Pourtant, c’est bien là l’enjeu crucial pour la Guinée qui cherche par tous les moyens à désenclaver les zones minières et faire ainsi sauter le verrou logistique qui obère le secteur. Le gouvernement attend de ce projet 1,2 milliard de dollars de recettes fiscales et la création de 45 000 emplois, pour pouvoir ensuite franchir l’étape de la transformation de la bauxite en Guinée, puis diversifier l’économie.

Mais les analystes restent sceptiques. « Au regard du cours du fer, le projet Simandou n’est pas rentable et le lancement de ces grands travaux peut être compromis, souligne le consultant indépendant Michel Billard de la Motte. La relance de l’exploitation de la bauxite se révèle plus sûre. 2016-2017 correspond au redémarrage du secteur minier guinéen, à condition d’une stabilité politique et d’un développement des infrastructures. »

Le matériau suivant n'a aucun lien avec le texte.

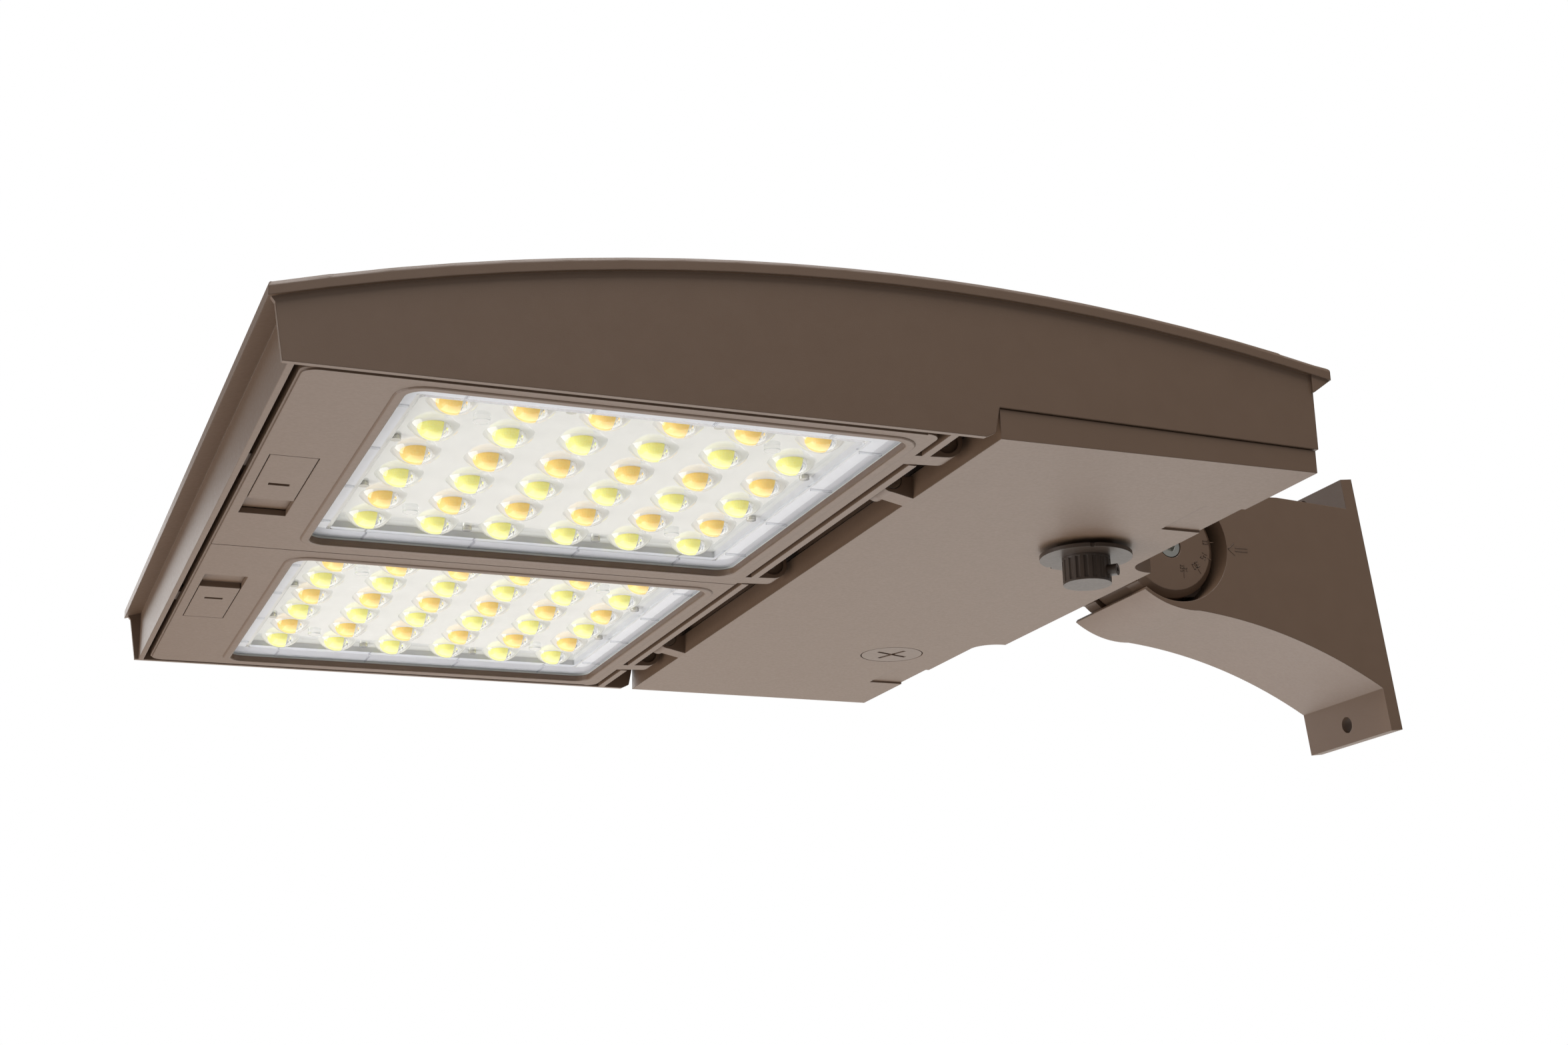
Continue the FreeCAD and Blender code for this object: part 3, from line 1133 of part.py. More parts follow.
def pivot_washer():
    x, z = PIVOT_IN_HEAD_X, PIVOT_IN_HEAD_Z
    y1 = -EAR_OUTER_Y + PIVOT_RECESS
    ring = rod_y(PIVOT_HEAD_RADIUS, x, y1 - PIVOT_WASHER, y1, z)
    return ring.cut(rod_y(PIVOT_BOLT_RADIUS + FIXED_CLEARANCE, x, y1 - PIVOT_WASHER - 1, y1 + 1, z))


def pivot_nut():
    x, z = PIVOT_IN_HEAD_X, PIVOT_IN_HEAD_Z
    y0 = EAR_OUTER_Y - PIVOT_RECESS
    bore = rod_y(PIVOT_BOLT_RADIUS + FIXED_CLEARANCE, x, y0 - 1, y0 + NUT_HEIGHT + 1, z)
    return hex_y(NUT_FLATS, x, y0, y0 + NUT_HEIGHT, z).cut(bore)


def save(name, shape):
    shape.exportStep("parts/" + name + ".step")
    print(name, len(shape.Solids), "valid" if shape.isValid() else "INVALID", round(shape.Volume / 1000, 2), "cm3")


def main():
    os.makedirs("parts", exist_ok=True)
    head_parts = {
        "housing": housing(),
        "pivot_bolt": pivot_bolt(),
        "pivot_washer": pivot_washer(),
        "pivot_nut": pivot_nut(),
        "light_frame": light_frame(),
        "frame_hinge_pins": frame_hinge_pins(),
        "spreader_screws": spreader_screws(),
        "rear_door": rear_door(),
        "door_gasket": door_gasket(),
        "door_clips": door_clips(),
        "door_hinge_screws": door_hinge_screws(),
        "receptacle_base": receptacle_base(),
        "receptacle_nut": receptacle_nut(),
        "receptacle_ring": receptacle_ring(),
        "receptacle_cap": receptacle_cap(),
        "cap_pin": cap_pin(),
        "blanking_plug": blanking_plug(),
        "driver_bracket": driver_bracket(),
        "driver": driver(),
        "gear_screws": gear_screws(),
        "surge_protector": surge_protector(),
        "terminal_block": terminal_block(),
        "selector_switch": selector_switch(),
        "cable_gland": cable_gland(),
        "earth_screw": earth_screw(),
    }
    optic_parts = {
        "lens_gasket": lens_gasket(),
        "lens_plate": lens_plate(),
        "led_board": led_board(),
        "lens_screws": lens_screws(),
        "heat_spreader": heat_spreader(),
        "slide_latch": latch(),
    }
    for name, shape in optic_parts.items():
        head_parts[name + "_near"] = shape
        head_parts[name + "_far"] = mirrored(shape)
    head_parts["led_chips_warm_near"] = led_chips(0)
    head_parts["led_chips_cool_near"] = led_chips(1)
    head_parts["led_chips_warm_far"] = mirrored(led_chips(1))
    head_parts["led_chips_cool_far"] = mirrored(led_chips(0))
    for name, shape in head_parts.items():
        save(name, tilted(shape))
    save("pole_arm", from_pivot(arm()))


main()
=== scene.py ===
import json
import math

import bmesh
import bpy
from mathutils import Matrix, Vector


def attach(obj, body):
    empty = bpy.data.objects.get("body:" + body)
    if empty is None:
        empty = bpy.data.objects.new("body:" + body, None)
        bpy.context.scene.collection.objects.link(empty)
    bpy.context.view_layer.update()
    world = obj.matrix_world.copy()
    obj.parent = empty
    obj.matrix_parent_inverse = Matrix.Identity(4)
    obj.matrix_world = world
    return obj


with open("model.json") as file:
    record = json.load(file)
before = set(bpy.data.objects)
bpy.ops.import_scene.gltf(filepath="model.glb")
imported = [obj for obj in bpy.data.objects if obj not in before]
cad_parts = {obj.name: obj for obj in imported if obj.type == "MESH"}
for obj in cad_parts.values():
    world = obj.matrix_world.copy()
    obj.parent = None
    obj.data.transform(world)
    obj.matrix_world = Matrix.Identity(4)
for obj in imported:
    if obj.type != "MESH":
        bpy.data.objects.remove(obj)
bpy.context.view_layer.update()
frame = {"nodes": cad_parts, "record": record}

nodes = frame["nodes"]

MM = 0.001
TILT = math.radians(7.0)                            # the head's rise in the stored pose
PIVOT = Vector((-135.5, 0.0, 40.5)) * MM            # knuckle's bolt, in the frame's own axes
PIVOT_IN_HEAD = Vector((480.0, 0.0, 34.5)) * MM     # the same point, seen from the level head
HEAD = Matrix.Translation(PIVOT) @ Matrix.Rotation(TILT, 4, "Y") @ Matrix.Translation(-PIVOT_IN_HEAD)


# ---- colours and shader helpers ----

def colour(text):
    """sRGB hex text as a linear colour."""
    parts = [int(text[i:i + 2], 16) / 255 for i in (0, 2, 4)]
    linear = [c / 12.92 if c <= 0.04045 else ((c + 0.055) / 1.055) ** 2.4 for c in parts]
    return (*linear, 1.0)


def add(tree, kind, **values):
    """New shader node; each value sets or feeds the socket of that name, or else the node's own setting."""
    made = tree.nodes.new(kind)
    for key, value in values.items():
        name = key.replace("_", " ")
        if name in made.inputs:
            socket = made.inputs[name]
            if isinstance(value, bpy.types.NodeSocket):
                tree.links.new(value, socket)
            else:
                socket.default_value = value
        else:
            setattr(made, key, value)
    return made


def new_material(name):
    material = bpy.data.materials.new(name)
    material.use_nodes = True
    tree = material.node_tree
    tree.nodes.clear()
    output = tree.nodes.new("ShaderNodeOutputMaterial")
    return material, tree, output


NOISE_RANGE = (0.3, 0.7)    # where nearly all of a noise's values lie


def object_noise(tree, size_mm, detail=2.0, roughness=0.5):
    """Noise whose grains are about size_mm across, in object space."""
    place = add(tree, "ShaderNodeTexCoord")
    return add(tree, "ShaderNodeTexNoise", Vector=place.outputs["Object"], Scale=1000.0 / size_mm,
               Detail=detail, Roughness=roughness).outputs["Fac"]


def spread(tree, factor, low, high):
    """Noise factor stretched to the range low to high."""
    return add(tree, "ShaderNodeMapRange", Value=factor, From_Min=NOISE_RANGE[0], From_Max=NOISE_RANGE[1],
               To_Min=low, To_Max=high).outputs["Result"]


def blend_colours(tree, factor, first, second):
    mix = add(tree, "ShaderNodeMix", data_type="RGBA")
    tree.links.new(factor, mix.inputs[0])
    mix.inputs[6].default_value = colour(first)
    mix.inputs[7].default_value = colour(second)
    return mix.outputs[2]


# Slow colour patches and finer gloss patches of every coat.
PATCH_MM = 14.0
GLOSS_MM = 2.0
GLOSS_SPREAD = 0.03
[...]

Ce ne sont pourtant pas les excuses qui manquent aux investisseurs pour temporiser. Outre Ebola et les perspectives économiques mondiales, il y a aussi les tensions politiques. Depuis le 23 mars, les partis d’opposition au président d’Alpha Condé multiplient les manifestations et les opérations << villes mortes >> à Conakry et partout dans le pays. L’activité risque d’être ralentie, voire gelée jusqu’à la tenue de l’élection présidentielle fixée au 11 octobre. Tant que les investissements massifs resteront virtuels, les revenus miniers seront dérisoires : moins de 16 euros par habitant.